El mentor, por el contrario, es un experto, un maestro. Su nombre proviene de Méntor, a quien Ulises encomendó a su hijo para que lo educara en su larga ausencia, según se cuenta en La Odisea. Es quien transmite al discípulo su experiencia y conocimiento para que no caiga en errores predecibles. Es un aprendizaje acelerado. Por lo regular es una persona de más edad, que ha vivido experiencias similares y cuya voz es un bálsamo para quien se siente agobiado por problemas que nunca había enfrentado o para los cuales sus estrategias no han sido efectivas. Aquí tampoco hay una subordinación del mentor frente al pupilo y sí una gran confianza y franqueza. La relación, como en el coaching, es de igual a igual. El mentor es un consejero, no un amigo.
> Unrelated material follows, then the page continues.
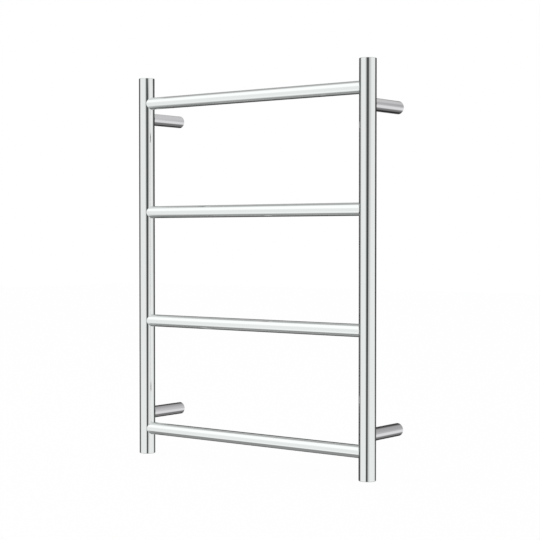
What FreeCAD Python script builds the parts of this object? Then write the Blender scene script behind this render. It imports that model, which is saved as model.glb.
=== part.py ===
import FreeCAD, Part
import math
import os

# Heated towel rail: a round-tube ladder that stands off a wall on four legs.
# Each leg slips over a boss screwed to the wall and is locked by a grub screw.
# +X is to the right seen from the room, +Y points into the wall, +Z is up.
# The origin is on the wall plane, in the middle of the four wall screws.

V = FreeCAD.Vector

# ---- overall sizes, millimetres
HEIGHT = 600.0              # over the uprights' end caps
WIDTH = 450.0               # over the uprights
STANDOFF = 80.0             # wall to the uprights' axis

# ---- tubes
UPRIGHT_OD = 25.0
UPRIGHT_WALL = 1.2
BAR_OD = 19.0
BAR_WALL = 1.2
LEG_OD = 19.0
LEG_WALL = 2.0
BAR_PITCH = 173.0           # between neighbouring cross bars
BAR_NAMES = ["bottom_bar", "lower_bar", "upper_bar", "top_bar"]
LEG_SPACING = 471.0         # between the upper and the lower legs

# ---- fits
SADDLE_GAP = 0.02           # coped tube end to the upright it is welded to
SLIP_FIT = 0.05             # radial, boss in leg and cap in upright
THREAD_FIT = 0.05           # radial, screw in its threaded hole
CABLE_FIT = 0.1             # radial, silicone piece round the cable
PLUG_FIT = 0.05             # radial, silicone plug in a tube

# ---- end caps
CAP_FLANGE = 1.5
CAP_PLUG = 7.0
CAP_EDGE = 0.5              # bevel round the flange

# ---- wall bosses and grub screws
BOSS_LENGTH = 18.0
BOSS_FLAT = 1.5             # depth of the locking flat on the underside
BOSS_BEVEL = 0.5
SCREW_HOLE_R = 2.25         # for an M4 wall screw
SCREW_HEAD_R = 3.75         # its countersunk head
SCREW_OFFSET = 2.0          # hole off the boss's axis, away from mid height
LEG_BEVEL = 0.4             # outer edge at the wall
GRUB_R = 2.0                # M4
GRUB_FROM_WALL = 5.0
GRUB_RECESS = 0.5           # below the leg's surface
GRUB_TIP_GAP = 0.1          # tip to the boss's flat
GRUB_SOCKET_AF = 2.0        # hexagon across its flats
GRUB_SOCKET_DEPTH = 1.5

# ---- supply cord inlet, in the lower right boss
INLET_R = 2.5
INLET_OFFSET = 4.4          # above the boss's axis
GRIP_LENGTH = 8.0
GRIP_GAP = 1.0              # boss to cord grip

# ---- heating cable
CABLE_R = 2.5
CABLE_HOLE_R = 7.0          # drilled in the uprights for the cable
BEND_R = 22.0               # from a bar into an upright
ENTRY_R = 14.0              # from the wired leg into its upright
RISER_OFFSET = 5.5          # riser behind the uprights' axis plane
RISER_JOG = 25.0            # start of the riser's bend above the upper bar
RISER_JOG_LENGTH = 60.0
RISER_JOG_R = 200.0
GUIDE_LENGTH = 8.0
GUIDE_INSET = 42.0          # guide's middle from the uprights' axis
CABLE_END_INSET = 32.0      # cable's dead end from the right upright's axis
BOOT_LENGTH = 14.0
BOOT_WALL = 1.5
BOOT_LAP = 5.0              # boot over the cable

# ---- joint between supply cord and heating cable, in the wired leg
JOINT_GAP = 3.0             # cord grip to joint sleeve
JOINT_LENGTH = 22.0
JOINT_WALL = 1.4
JOINT_LAP = 4.0             # sleeve over the heating cable
FERRULE_R = 0.9
FERRULE_LENGTH = 7.0
FERRULE_GAP = 1.0           # between ferrules, cut-out and cable end
FERRULE_SPREAD = 1.2        # each ferrule off the sleeve's axis
CUTOUT_R = 2.2
CUTOUT_LENGTH = 7.0

# ---- earth bond, at the foot of the wired upright
EARTH_WIRE_R = 1.0
EARTH_WIRE_GAP = 1.0        # wire to the edge of the cable hole
EARTH_BEND_R = 7.0
LUG_THICKNESS = 0.8
LUG_RING_R = 4.2
LUG_REACH = 6.0             # barrel's axis from the screw's axis
LUG_BARREL_WALL = 0.7
LUG_BARREL_LENGTH = 8.0
EARTH_SCREW_R = 2.0
EARTH_SCREW_LENGTH = 5.0
EARTH_HEAD_R = 3.5
EARTH_HEAD_HEIGHT = 2.4
EARTH_HOLE_SPARE = 0.7      # blind hole beyond the screw's end

# ---- worked out from the above
UPRIGHT_R = UPRIGHT_OD / 2
UPRIGHT_BORE = UPRIGHT_R - UPRIGHT_WALL
BAR_R = BAR_OD / 2
BAR_BORE = BAR_R - BAR_WALL
LEG_R = LEG_OD / 2
LEG_BORE = LEG_R - LEG_WALL
UPRIGHT_X = WIDTH / 2 - UPRIGHT_R
RAIL_Y = -STANDOFF
LEG_Z = LEG_SPACING / 2
BAR_Z = [BAR_PITCH * (i - (len(BAR_NAMES) - 1) / 2) for i in range(len(BAR_NAMES))]
BOSS_R = LEG_BORE - SLIP_FIT
SIDES = {"left": -1, "right": 1}
LEVELS = {"bottom": -1, "top": 1}
GRIP_Y = -BOSS_LENGTH - GRIP_GAP                  # cord grip's face to the wall
JOINT_Y = GRIP_Y - GRIP_LENGTH - JOINT_GAP        # joint sleeve's face to the wall
CABLE_START_Y = JOINT_Y - JOINT_LENGTH + JOINT_LAP
PLUG_TOP = -HEIGHT / 2 + CAP_FLANGE + CAP_PLUG    # inner face of a lower cap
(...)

¿Quién podría ser mentor del presidente Petro? Alguien que haya gestionado crisis y lidiado exitosamente con una oposición a veces brusca, a veces razonable. Que haya sacado adelante propuestas en las que la sociedad descreía en un principio, y que sepa desenvolverse en contextos en donde hay otros poderes, otros pareceres, otros pueblos. Aquel que ya experimentó la necesidad de cambiar de ideas y prioridades, o de moderarlas para asegurar un fin superior. Que le confirme que en cuestión de reformas, desde el Poder no se consigue todo lo que se quiere pero que es importante querer lo que se consiga.

Con menos soberbia y más humildad tal vez el presidente pudiese desvarar el motor de su gestión. El país está lleno de coachs y mentores calificados —no sé si dispuestos— que podrían acompañarlo a desarrollar sus competencias directivas como gobernante.